Cuando me acontecen estas pequeñas vicisitudes, elijo creer en la ley de las compensaciones. Ya que también, debo decir, hay cosas que aparecen en mi casa, pero no son mías. Encontré recientemente un echarpe negro, grueso, de excelente calidad, que jamás compré. Era el que me iba a poner justo antes de elegir el pañuelo perdido.

Herencias inesperadas

Otro ejemplo. Mi padre encontró en su casa un digno saco negro tipo sastre, que va bien con el echarpe. Convencido de que era mío, por el talle, me dijo: -"Llevátelo, hace meses que está aquí".

"Gracias". Sorprendidísima, le pregunté cuándo lo compró.

"No lo compré yo, ¿no es tuyo?"

"¿Mío?

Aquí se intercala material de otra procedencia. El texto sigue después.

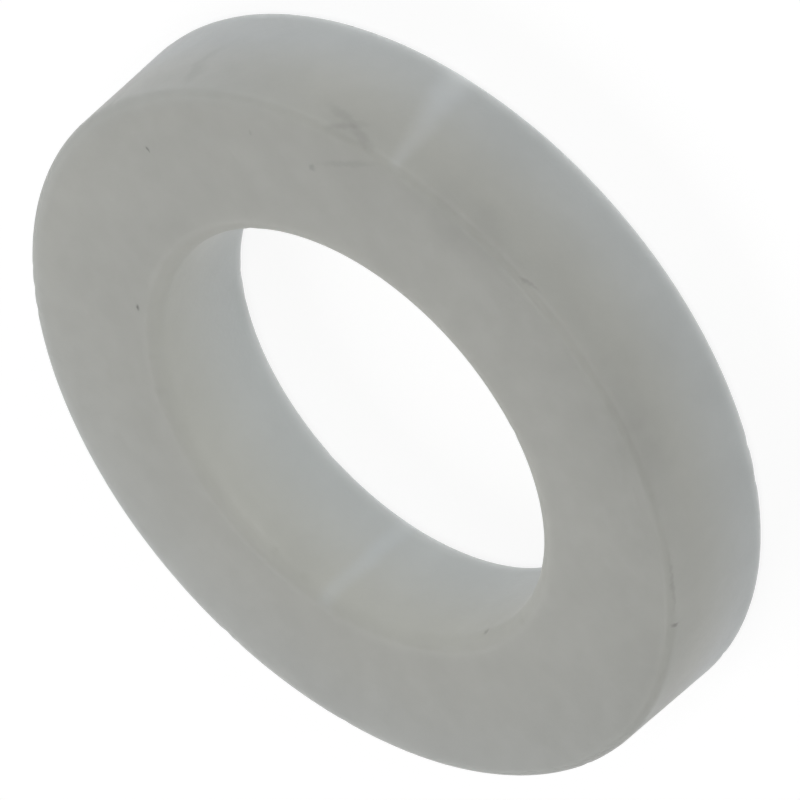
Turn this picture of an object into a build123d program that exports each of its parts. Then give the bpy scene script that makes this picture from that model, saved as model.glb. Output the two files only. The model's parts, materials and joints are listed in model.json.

Me queda bien, pero no es mío. ¡Jamás compraría un saco con esos botones!

El tema con estas herencias es que no podés usarlas, sólo ocupan espacio. ¿Y si son de alguien que, obviamente desconozco, y me grita: "¡devolveme ladrona lo que llevás puesto!"? No queda bien contestar "¿Cómo sé que es tuyo?".

La misma semana encontré un diario en un taxi. No lo quise ni tocar. Al rato lo acerqué y vi que se trataba de un suplemento cultural que me faltaba leer. Le pregunté al taxista si era de él. Contestó que no lee "esas cosas" y que seguro era del pasajero que bajó antes de que yo subiera. "Lléveselo, si quiere". De verdad pensé que era una retribución del azar que me merecía, por no contar ya con mi pañuelo en el placard.

Inmediatamente pensé, para pacificarme, que alguien se deshizo de ese suplemento, como otros lo hacen de la sección deportes o inmobiliaria. Al día siguiente encontré, casualmente, dicho suplemento en mi casa y tuve tiempo de leerlo. Cuando llegué a la última página y vi que habían subrayado párrafos y anotaciones me dije: "¡Pobre!" Le pasó lo mismo que a mí con el pañuelo y me puse a escribir, no sin antes recordar a Heidegger cuando habla del "Es Gibs"; "Se Da". Si "se da" la mala onda de perder una cosa -Ente- es poco lo que el Ser puede hacer. No es que el filósofo se haya dedicado a teorizar sobre "objetos perdidos y encontrados", pero de alguna manera, los humanos nunca dejamos de hablar literal o metafóricamente de esto.